Executive sponsors should align on a small set of measurable outcomes before implementation begins. Typical targets include reduced cycle time from requisition to approval, lower invoice exception rates, improved preferred supplier utilization, fewer compliance lapses, and earlier detection of budget variance. These metrics should be tracked by project, region, and business unit so the organization can distinguish process design issues from adoption issues.
Governance is equally important. Procurement policy, approval matrices, vendor master ownership, and exception handling rules must be defined centrally even if execution remains decentralized. Without that operating model clarity, ERP automation simply digitizes inconsistent behavior.

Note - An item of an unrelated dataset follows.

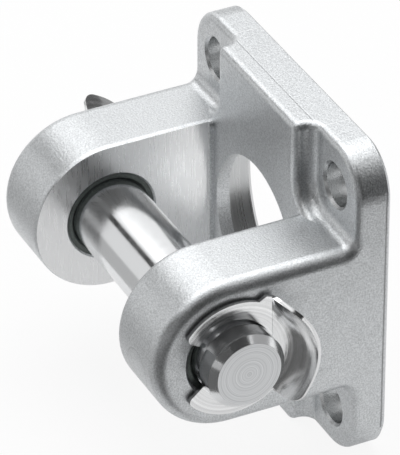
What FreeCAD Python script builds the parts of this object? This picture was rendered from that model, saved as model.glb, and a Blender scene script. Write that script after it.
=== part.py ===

Scalability and integration considerations
Construction firms often operate with a heterogeneous application landscape that includes estimating systems, project management tools, field productivity apps, document control platforms, payroll, and legacy finance software. Procurement automation delivers the highest value when these systems are integrated around a common project and vendor data model. Otherwise, teams still spend time reconciling commitments, receipts, and actuals across disconnected records.
At scale, organizations should evaluate whether the ERP can support multi-entity structures, intercompany procurement, regional tax rules, retention handling, and varying subcontract forms. They should also assess API maturity, workflow configurability, mobile usability, and analytics extensibility. These factors determine whether the platform can support growth through acquisitions, geographic expansion, and more sophisticated sourcing strategies.
Business impact and executive recommendations
Construction ERP procurement automation creates value across cost, risk, and execution dimensions. It reduces unauthorized spend, improves subcontractor compliance, shortens approval cycles, strengthens invoice accuracy, and gives executives earlier visibility into committed cost exposure. It also supports better supplier negotiations because the organization can finally see enterprise-wide buying patterns and performance outcomes.
For executive teams, the recommendation is straightforward. Treat procurement automation as a project controls and governance initiative, not just a back-office efficiency program. Prioritize categories with the highest commercial risk, standardize vendor and cost code data, embed compliance gates into award and payment workflows, and use AI for exception management rather than uncontrolled automation. In construction, better subcontractor and supplier control is ultimately a margin protection strategy.